Only in the last one there’s a problem, the characters ramble about God vs. Science and all that stuff, but if you listen to the outcome of the argument, there isn’t any outcome at all. It starts but never ends, that’s because it never does. The arguments are left halfway from the discussion and you never get the final conclusions of why God doesn’t exist or why Science is inaccurate. Maybe it’s to make you think, but you never get a neutral statement of why this is. It leaves you empty handed.
And unfortunately, while the film spends all the time in it’s point of end which is the extraterrestrial credibility, it crumbles on it’s point of origin, which in the end, manages to crumble and fuck up a really promising movie: terrestrial credibility. As the film approaches the obvious, where Ellie gets the signal, then all of a sudden everyone in the word can hear it. It appears on many new shows CNN and all that stuff. Of course you’ll tell me, “ well Slyder, Ellie said to call everybody.” True, so the next logical step for the US government is to immediately militarize the operation. Remember Roswell 1947? The same thing happened, and the US government acted quickly to shelter the case and say that it was just a weather balloon that went awry. I say it’s logical, since that’s been the policy for like 30 years, it has always been that way, but not here. The script handles the government all throughout the film like a bunch of idiots giving out the unprepared masses the news, when in fact this should be a national security mater. I mean these guys would’ve come with any excuse, shut Ellie up or threaten her and the thing would be a secret. But the script never does that, that never happens, and thanks to this factual error, the film drops the bombshell as the Government guy tell everything to CNN again about EVERYTHING. No way, that was some illogical shit.

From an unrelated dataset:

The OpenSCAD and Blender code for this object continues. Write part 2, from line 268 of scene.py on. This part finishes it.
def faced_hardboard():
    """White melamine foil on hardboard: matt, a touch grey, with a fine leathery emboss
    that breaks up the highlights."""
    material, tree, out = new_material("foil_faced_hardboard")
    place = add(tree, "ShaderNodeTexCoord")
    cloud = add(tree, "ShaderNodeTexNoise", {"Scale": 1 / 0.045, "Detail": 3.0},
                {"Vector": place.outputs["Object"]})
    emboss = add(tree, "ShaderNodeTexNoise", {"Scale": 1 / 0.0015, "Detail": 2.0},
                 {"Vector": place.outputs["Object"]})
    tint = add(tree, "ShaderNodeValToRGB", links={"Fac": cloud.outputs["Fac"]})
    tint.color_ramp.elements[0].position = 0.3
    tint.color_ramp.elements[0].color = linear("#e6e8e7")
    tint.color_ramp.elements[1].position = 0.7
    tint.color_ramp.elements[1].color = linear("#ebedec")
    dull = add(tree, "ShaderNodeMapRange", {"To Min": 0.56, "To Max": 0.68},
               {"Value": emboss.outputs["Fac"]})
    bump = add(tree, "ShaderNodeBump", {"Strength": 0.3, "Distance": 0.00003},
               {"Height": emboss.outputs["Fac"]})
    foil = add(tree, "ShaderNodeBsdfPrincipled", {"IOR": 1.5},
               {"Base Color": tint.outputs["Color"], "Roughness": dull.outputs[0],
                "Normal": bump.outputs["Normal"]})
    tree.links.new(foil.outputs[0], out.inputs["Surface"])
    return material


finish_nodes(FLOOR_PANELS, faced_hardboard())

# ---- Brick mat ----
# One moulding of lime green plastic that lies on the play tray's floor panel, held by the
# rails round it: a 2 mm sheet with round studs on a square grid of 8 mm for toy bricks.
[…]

The film also blows it in a big way, when the machine gets built. Now if you were a logical person, you wouldn’t just start building something when you don’t even know what the hell it is for. Enter the fear factor. Why do you think scientist spent like many, many years in investigating unknown phenomena’s and other things? But no, out of the blue, just a few days after discovery, the thing starts to get build. It was even more illogical and ridiculous to see that since this motherfucker cost like lots of trillions of dollars to build, there was no security at all to prevent that extremist Christian with C4 in his body from blowing the machine to hell. That blew the movie for me. It was so illogically unbelievable that you can’t help but to stare at the screen and sigh and say, “Well, there goes another great film.” With those plotholes, that’s more than enough to kill the greatness the film tried to get within its grasp. A friend of mine once advised me on a feature that I wrote to better stick with the facts than try to editorialize and come up with all types of nonsensical bullshit. The same is true with this film.

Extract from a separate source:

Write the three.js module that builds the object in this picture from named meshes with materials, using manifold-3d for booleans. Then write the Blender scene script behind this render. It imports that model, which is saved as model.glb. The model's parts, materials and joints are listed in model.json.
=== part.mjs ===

The film even topples from the start, Ellie’s relationship with Palmer is never believable, and there’s no chemistry at all, it’s a cold relationship, and it never develops, they just ramble, kiss, fuck and ramble again, but never comes out of that circle. At the end of the movie, you won’t even give a shit, about them, you’ll be better off distracted about the message brought through unfortunately ill-fated plotholes that for the sake of the storyline kills the point it tries to make.
The acting wasn’t even that great, worse of all McConaughey’s role of Palmer was totally extremely girlish like, that it was stupid, at times laughable. Foster overacts her role so many times, she looks more like she’s struggling, trying to impress the Academy to give her another Oscar nod if not the Oscar. The rest of the cast was ok, though you could see the embarrassment somehow in their faces. You can’t say anything about Zemeckis, he just did his best to come up with the ideas on how the film should be and look, and unfortunately it relied on a bad blueprint that in the end, instead of rocking the house, it ended burning the house down.In the end, if you want to see this film, go ahead, just see it for what the film is trying to say, but if I were you, I’d read the novel. Sincerely, this film is not worth of your time. In most of its levels it never gives you the spark to make you think of what it has to say since it never really does. The message is clear; sadly the flaws blur it into almost total blackout. I feel sorry for Carl Sagan; this film should’ve been better if they wanted to honor a great scientist like him. What a way to make him rest in peace, it will make him roll over his grave even more. Bad, oh bad.